* START DATA EXCERPT *

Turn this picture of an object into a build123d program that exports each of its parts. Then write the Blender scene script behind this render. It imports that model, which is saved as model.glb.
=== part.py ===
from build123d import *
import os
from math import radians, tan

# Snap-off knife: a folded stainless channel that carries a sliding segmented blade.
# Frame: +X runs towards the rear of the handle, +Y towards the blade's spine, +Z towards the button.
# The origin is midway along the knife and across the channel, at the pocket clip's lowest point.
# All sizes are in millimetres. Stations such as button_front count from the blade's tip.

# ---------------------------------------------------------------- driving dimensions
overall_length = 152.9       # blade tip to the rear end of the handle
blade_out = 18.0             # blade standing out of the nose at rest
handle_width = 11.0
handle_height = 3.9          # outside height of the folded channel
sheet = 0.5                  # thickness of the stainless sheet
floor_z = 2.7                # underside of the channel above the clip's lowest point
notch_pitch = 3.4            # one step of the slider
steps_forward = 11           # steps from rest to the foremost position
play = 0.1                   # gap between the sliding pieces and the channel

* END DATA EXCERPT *

_OBJECTIVE_. Restate the listing exactly, starting at its first line and ending at the line where "# All sizes" occurs; include both and no other lines.

_EXERCISE OUTPUT_.
Turn this picture of an object into a build123d program that exports each of its parts. Then write the Blender scene script behind this render. It imports that model, which is saved as model.glb.
=== part.py ===
from build123d import *
import os
from math import radians, tan

# Snap-off knife: a folded stainless channel that carries a sliding segmented blade.
# Frame: +X runs towards the rear of the handle, +Y towards the blade's spine, +Z towards the button.
# The origin is midway along the knife and across the channel, at the pocket clip's lowest point.
# All sizes are in millimetres. Stations such as button_front count from the blade's tip.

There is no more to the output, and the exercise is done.